#### WHAT YOU ARE ASKED TO DO
Within the data that follows, set down exactly the lines from the one containing "for node, build" through the one containing "return (high.y - low.y) / 2", both ends included.

#### WORKING DATA
◇ ◇ ◇ ◇ ◇ ◇ ◇

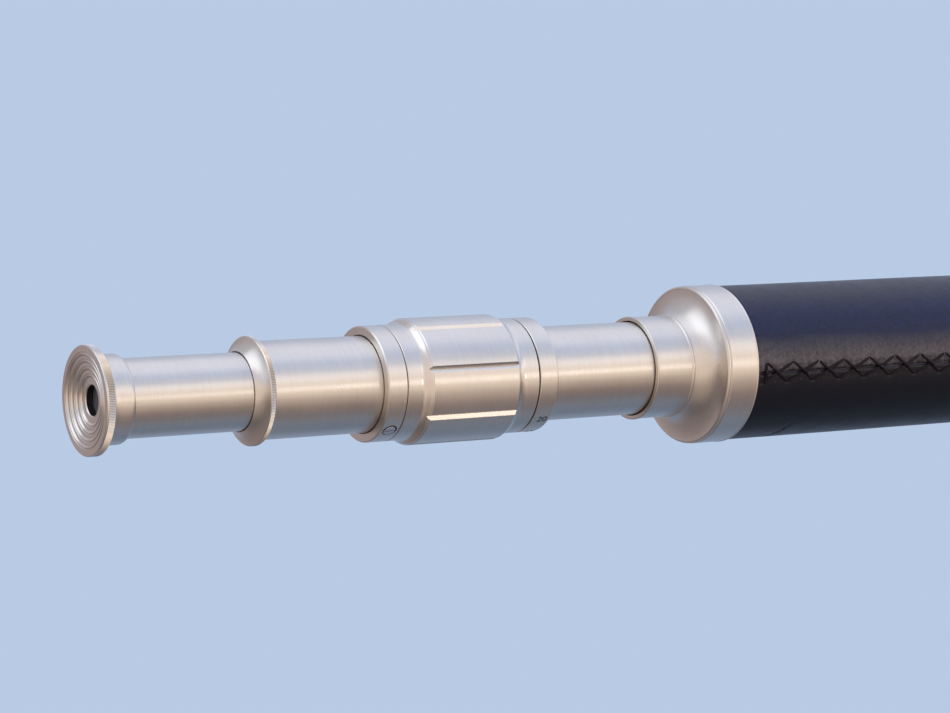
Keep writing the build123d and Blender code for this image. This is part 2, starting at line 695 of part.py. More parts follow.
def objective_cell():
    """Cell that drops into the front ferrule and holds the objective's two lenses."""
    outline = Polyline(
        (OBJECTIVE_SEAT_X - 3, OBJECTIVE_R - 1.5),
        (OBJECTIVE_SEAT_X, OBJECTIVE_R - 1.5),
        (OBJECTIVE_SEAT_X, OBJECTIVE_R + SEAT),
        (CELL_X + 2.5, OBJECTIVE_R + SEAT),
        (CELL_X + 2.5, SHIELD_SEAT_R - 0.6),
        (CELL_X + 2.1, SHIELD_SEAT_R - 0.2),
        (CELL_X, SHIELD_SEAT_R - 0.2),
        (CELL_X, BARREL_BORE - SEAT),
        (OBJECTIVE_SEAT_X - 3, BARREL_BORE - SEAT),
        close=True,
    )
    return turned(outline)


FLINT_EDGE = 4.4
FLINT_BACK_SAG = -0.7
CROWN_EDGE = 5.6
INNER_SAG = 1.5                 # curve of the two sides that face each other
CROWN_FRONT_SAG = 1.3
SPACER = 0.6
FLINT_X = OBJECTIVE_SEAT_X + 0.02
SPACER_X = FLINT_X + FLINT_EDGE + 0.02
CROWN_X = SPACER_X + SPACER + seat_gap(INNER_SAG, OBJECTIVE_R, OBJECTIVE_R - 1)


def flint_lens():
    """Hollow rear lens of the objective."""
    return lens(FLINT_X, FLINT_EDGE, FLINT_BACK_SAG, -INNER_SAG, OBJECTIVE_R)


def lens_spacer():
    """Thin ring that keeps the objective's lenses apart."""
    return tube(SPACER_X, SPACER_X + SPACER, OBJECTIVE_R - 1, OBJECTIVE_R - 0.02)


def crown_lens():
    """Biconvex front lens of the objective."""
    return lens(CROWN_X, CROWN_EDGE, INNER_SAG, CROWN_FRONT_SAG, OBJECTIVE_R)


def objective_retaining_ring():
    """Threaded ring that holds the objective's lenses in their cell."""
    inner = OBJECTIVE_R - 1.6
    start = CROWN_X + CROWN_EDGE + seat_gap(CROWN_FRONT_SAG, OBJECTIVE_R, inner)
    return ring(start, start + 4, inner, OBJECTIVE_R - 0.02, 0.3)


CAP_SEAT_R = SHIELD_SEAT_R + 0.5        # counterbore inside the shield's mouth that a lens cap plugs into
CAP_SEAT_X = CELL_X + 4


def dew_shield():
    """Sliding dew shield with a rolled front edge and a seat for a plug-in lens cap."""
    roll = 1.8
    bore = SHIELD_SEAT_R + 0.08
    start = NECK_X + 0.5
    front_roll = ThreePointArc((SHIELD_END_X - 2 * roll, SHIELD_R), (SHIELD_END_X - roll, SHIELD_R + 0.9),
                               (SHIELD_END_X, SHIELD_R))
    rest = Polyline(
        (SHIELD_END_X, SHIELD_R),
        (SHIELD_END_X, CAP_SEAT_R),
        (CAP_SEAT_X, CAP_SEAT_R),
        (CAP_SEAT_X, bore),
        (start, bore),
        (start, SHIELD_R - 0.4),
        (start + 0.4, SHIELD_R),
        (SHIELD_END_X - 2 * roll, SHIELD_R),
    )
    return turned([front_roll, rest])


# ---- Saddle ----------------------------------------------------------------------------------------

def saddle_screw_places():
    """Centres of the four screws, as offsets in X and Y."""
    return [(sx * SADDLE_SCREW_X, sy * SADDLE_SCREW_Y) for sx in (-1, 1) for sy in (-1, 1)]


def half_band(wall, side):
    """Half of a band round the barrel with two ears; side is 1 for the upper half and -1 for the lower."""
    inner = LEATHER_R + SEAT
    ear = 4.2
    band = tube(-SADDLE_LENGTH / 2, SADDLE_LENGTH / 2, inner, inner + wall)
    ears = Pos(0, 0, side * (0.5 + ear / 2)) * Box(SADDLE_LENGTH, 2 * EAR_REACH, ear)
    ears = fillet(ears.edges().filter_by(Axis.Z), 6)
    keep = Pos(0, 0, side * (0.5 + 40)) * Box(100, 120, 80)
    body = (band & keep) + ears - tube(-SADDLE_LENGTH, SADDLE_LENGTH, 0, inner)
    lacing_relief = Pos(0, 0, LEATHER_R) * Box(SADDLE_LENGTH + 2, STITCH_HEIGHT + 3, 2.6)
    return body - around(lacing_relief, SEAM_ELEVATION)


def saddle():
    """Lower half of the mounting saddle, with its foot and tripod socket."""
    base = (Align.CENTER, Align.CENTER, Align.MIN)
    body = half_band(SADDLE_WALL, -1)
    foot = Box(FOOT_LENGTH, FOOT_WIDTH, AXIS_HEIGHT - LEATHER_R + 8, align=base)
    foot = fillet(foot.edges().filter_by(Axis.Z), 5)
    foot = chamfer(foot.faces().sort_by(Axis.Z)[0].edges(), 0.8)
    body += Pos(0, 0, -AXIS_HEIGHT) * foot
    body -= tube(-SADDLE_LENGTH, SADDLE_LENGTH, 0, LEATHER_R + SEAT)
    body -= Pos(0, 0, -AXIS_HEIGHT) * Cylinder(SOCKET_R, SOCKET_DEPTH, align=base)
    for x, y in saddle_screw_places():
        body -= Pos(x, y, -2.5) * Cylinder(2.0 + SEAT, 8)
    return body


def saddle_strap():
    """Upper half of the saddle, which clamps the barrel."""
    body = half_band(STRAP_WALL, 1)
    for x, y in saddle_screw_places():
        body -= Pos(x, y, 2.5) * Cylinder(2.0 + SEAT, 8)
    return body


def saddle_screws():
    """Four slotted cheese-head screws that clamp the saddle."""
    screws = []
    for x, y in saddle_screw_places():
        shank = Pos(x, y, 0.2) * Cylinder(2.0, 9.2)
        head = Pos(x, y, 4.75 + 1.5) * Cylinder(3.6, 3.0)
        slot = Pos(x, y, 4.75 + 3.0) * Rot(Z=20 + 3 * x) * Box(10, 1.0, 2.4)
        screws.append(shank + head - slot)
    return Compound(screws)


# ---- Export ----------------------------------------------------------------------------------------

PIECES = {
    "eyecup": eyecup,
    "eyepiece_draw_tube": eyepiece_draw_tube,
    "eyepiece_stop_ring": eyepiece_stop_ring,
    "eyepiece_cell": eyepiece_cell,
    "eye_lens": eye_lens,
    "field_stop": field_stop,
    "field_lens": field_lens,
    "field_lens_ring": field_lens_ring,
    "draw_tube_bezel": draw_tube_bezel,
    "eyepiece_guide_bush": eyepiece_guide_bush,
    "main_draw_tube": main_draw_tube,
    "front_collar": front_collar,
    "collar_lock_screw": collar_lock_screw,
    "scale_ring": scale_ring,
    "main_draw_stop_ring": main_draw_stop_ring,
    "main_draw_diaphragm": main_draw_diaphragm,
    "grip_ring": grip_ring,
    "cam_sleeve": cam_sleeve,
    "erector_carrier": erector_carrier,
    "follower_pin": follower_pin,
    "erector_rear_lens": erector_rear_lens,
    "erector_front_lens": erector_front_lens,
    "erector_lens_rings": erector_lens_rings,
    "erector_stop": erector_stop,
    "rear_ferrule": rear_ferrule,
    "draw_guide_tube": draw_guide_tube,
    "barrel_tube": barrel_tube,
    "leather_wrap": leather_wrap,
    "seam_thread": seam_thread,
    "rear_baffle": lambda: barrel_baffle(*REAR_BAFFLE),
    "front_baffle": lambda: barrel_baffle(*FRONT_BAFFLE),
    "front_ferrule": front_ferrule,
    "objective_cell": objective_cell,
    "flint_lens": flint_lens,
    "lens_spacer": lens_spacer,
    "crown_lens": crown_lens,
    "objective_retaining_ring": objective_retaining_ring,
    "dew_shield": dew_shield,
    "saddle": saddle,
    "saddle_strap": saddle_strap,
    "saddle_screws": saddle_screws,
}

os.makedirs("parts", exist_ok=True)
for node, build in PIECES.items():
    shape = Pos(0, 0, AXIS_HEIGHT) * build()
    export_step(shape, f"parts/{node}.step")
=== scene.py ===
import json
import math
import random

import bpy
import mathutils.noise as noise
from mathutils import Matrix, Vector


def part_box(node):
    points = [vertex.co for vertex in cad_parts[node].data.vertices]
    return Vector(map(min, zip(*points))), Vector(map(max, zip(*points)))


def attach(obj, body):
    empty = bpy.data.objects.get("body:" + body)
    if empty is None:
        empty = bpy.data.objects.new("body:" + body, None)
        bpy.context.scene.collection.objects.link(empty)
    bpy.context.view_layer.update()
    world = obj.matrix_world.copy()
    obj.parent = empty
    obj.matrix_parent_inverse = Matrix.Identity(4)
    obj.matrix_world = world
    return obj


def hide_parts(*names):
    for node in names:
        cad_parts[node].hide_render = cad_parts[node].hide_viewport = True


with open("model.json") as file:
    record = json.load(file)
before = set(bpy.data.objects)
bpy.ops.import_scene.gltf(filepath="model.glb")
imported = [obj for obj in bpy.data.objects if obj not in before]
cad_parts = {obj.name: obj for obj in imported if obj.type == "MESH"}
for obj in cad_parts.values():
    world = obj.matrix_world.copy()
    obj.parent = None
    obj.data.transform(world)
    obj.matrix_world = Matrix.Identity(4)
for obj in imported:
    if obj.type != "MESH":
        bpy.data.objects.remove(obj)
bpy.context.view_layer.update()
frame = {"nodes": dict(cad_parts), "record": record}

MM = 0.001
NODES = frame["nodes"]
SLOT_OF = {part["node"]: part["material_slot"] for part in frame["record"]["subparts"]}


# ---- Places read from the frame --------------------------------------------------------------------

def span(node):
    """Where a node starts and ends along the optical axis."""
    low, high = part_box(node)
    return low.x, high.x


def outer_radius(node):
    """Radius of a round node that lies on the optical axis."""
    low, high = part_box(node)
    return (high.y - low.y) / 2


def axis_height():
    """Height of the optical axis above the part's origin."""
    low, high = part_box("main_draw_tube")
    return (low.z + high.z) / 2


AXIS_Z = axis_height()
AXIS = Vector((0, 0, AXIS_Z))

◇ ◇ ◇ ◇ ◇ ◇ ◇

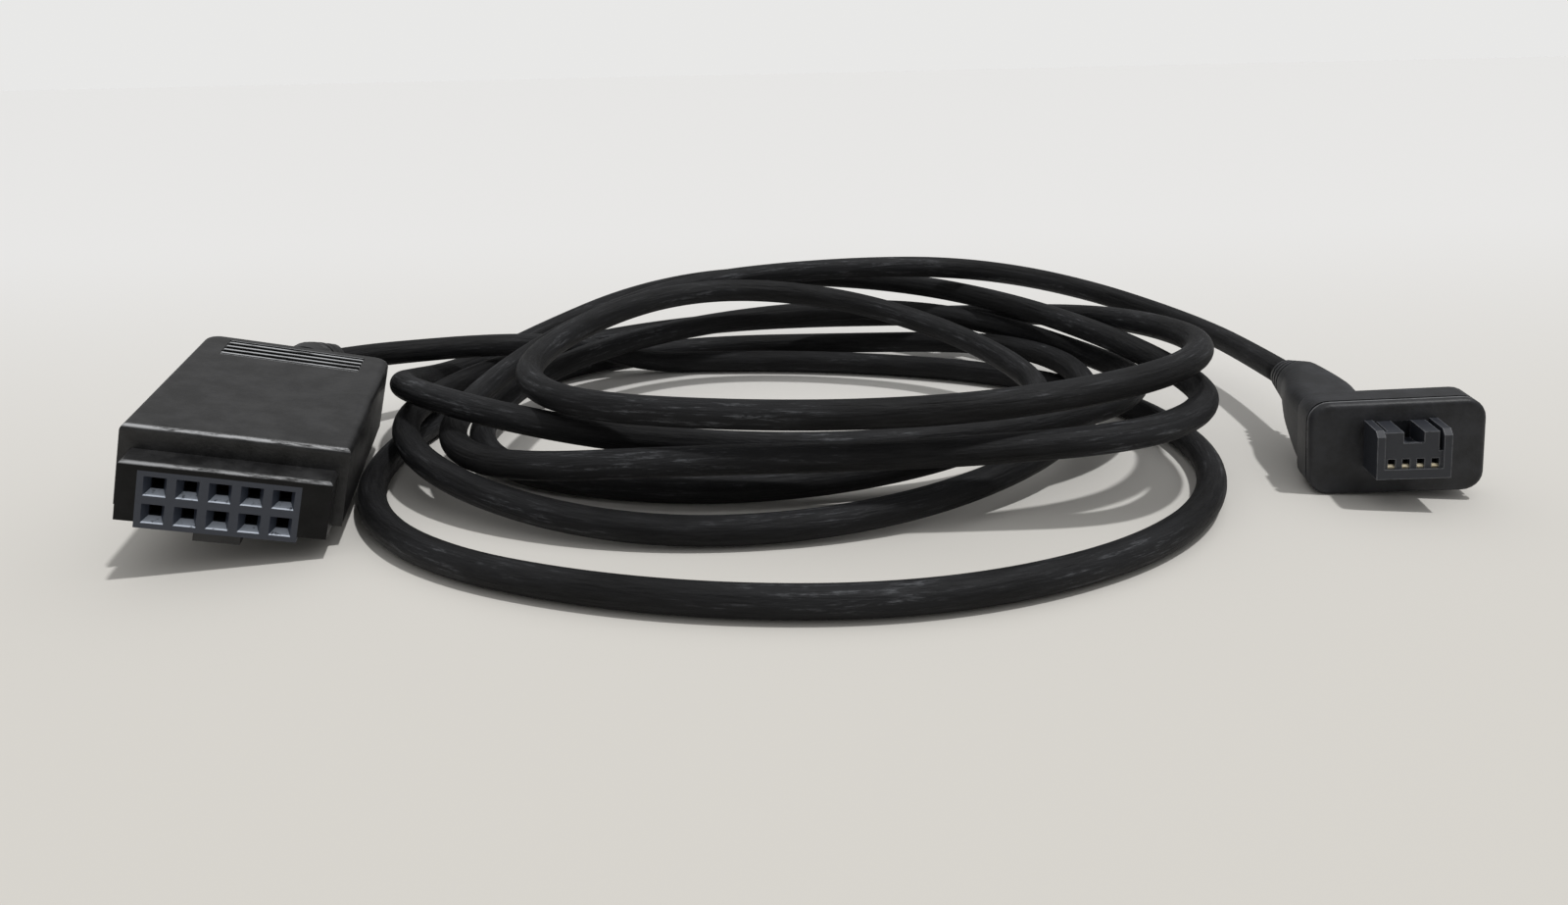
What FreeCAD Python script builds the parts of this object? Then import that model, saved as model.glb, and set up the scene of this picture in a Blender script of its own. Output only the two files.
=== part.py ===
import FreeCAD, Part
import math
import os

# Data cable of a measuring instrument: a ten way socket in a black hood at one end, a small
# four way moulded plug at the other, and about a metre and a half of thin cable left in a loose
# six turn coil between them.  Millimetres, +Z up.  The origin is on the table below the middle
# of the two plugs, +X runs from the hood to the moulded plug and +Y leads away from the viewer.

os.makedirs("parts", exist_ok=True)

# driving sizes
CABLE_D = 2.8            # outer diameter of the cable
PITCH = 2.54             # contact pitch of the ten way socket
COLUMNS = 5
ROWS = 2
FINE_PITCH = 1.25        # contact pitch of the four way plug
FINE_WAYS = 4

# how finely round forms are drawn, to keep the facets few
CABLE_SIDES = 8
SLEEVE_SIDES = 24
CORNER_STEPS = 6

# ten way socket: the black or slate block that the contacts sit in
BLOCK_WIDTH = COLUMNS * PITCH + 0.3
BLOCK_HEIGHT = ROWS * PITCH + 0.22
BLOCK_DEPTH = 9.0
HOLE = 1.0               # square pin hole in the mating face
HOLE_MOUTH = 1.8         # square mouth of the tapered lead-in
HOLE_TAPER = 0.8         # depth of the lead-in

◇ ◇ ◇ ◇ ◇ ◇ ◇

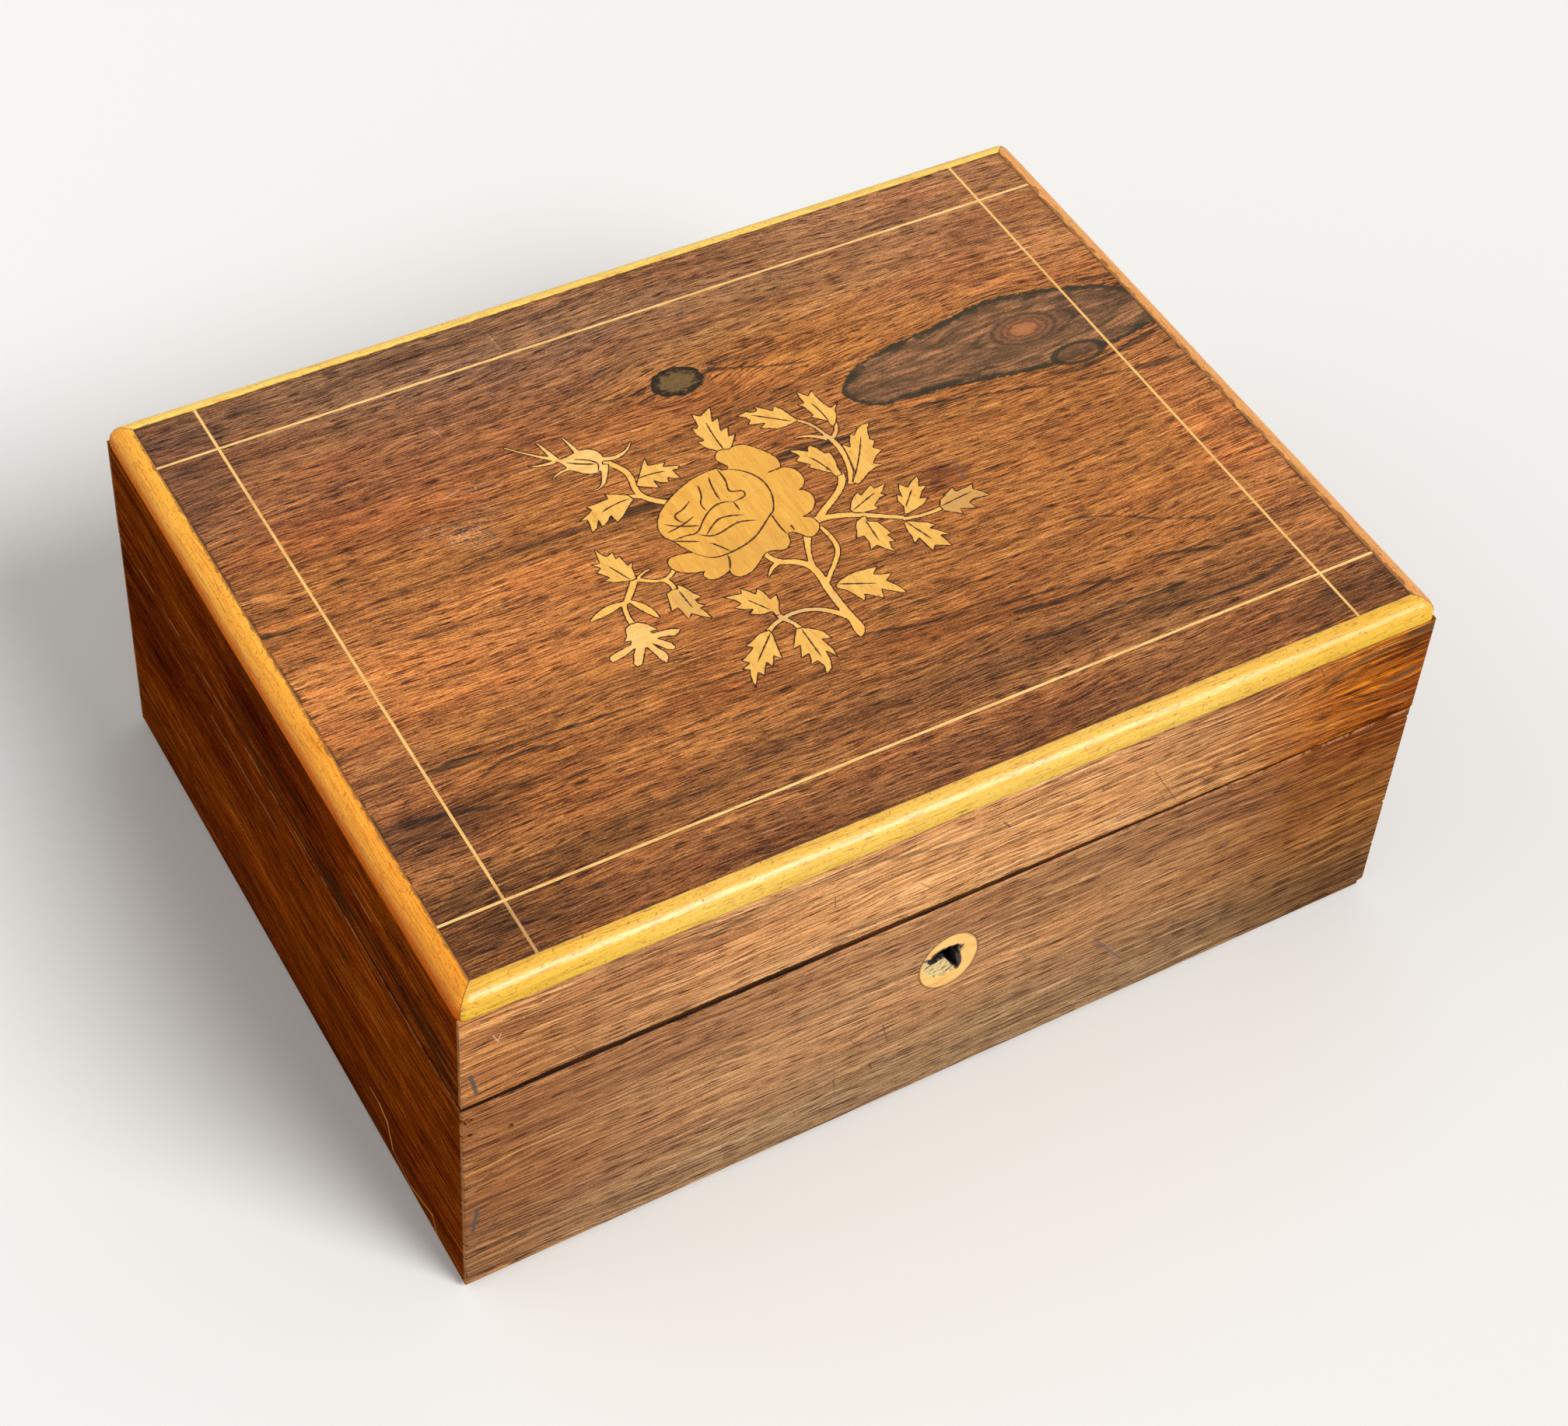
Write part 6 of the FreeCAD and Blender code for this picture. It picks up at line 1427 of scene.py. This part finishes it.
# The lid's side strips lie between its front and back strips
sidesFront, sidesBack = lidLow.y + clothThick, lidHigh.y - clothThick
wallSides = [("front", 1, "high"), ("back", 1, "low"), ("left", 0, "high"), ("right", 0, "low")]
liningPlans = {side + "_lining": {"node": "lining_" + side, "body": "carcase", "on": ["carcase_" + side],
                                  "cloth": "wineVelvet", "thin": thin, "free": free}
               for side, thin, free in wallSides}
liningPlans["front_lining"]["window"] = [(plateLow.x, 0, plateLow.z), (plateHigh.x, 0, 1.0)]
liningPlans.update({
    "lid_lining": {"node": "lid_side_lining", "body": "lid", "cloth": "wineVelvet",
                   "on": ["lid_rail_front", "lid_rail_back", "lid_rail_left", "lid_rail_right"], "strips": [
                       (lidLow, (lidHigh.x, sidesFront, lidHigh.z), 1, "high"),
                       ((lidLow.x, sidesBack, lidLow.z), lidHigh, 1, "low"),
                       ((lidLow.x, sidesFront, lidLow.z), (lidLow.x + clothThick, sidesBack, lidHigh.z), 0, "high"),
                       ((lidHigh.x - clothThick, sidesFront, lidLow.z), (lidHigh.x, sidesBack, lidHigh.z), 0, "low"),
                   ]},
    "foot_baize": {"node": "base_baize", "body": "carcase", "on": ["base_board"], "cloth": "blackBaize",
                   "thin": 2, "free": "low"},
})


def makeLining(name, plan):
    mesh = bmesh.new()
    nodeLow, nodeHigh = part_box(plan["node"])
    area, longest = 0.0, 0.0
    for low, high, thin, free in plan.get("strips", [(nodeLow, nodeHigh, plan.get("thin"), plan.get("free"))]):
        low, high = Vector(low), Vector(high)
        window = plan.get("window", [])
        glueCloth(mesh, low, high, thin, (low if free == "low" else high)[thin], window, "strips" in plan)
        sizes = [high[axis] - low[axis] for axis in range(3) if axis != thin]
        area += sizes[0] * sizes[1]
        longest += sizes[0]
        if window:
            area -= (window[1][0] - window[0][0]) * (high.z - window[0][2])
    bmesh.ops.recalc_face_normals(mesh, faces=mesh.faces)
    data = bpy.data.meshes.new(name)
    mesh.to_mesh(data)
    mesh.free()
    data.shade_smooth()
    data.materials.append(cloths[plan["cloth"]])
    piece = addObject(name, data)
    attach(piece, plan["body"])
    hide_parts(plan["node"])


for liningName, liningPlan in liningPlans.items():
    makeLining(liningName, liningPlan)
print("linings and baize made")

◇ ◇ ◇ ◇ ◇ ◇ ◇

#### RESPONSE TO THIS EXERCISE
for node, build in PIECES.items():
    shape = Pos(0, 0, AXIS_HEIGHT) * build()
    export_step(shape, f"parts/{node}.step")
=== scene.py ===
import json
import math
import random

import bpy
import mathutils.noise as noise
from mathutils import Matrix, Vector


def part_box(node):
    points = [vertex.co for vertex in cad_parts[node].data.vertices]
    return Vector(map(min, zip(*points))), Vector(map(max, zip(*points)))


def attach(obj, body):
    empty = bpy.data.objects.get("body:" + body)
    if empty is None:
        empty = bpy.data.objects.new("body:" + body, None)
        bpy.context.scene.collection.objects.link(empty)
    bpy.context.view_layer.update()
    world = obj.matrix_world.copy()
    obj.parent = empty
    obj.matrix_parent_inverse = Matrix.Identity(4)
    obj.matrix_world = world
    return obj


def hide_parts(*names):
    for node in names:
        cad_parts[node].hide_render = cad_parts[node].hide_viewport = True


with open("model.json") as file:
    record = json.load(file)
before = set(bpy.data.objects)
bpy.ops.import_scene.gltf(filepath="model.glb")
imported = [obj for obj in bpy.data.objects if obj not in before]
cad_parts = {obj.name: obj for obj in imported if obj.type == "MESH"}
for obj in cad_parts.values():
    world = obj.matrix_world.copy()
    obj.parent = None
    obj.data.transform(world)
    obj.matrix_world = Matrix.Identity(4)
for obj in imported:
    if obj.type != "MESH":
        bpy.data.objects.remove(obj)
bpy.context.view_layer.update()
frame = {"nodes": dict(cad_parts), "record": record}

MM = 0.001
NODES = frame["nodes"]
SLOT_OF = {part["node"]: part["material_slot"] for part in frame["record"]["subparts"]}


# ---- Places read from the frame --------------------------------------------------------------------

def span(node):
    """Where a node starts and ends along the optical axis."""
    low, high = part_box(node)
    return low.x, high.x


def outer_radius(node):
    """Radius of a round node that lies on the optical axis."""
    low, high = part_box(node)
    return (high.y - low.y) / 2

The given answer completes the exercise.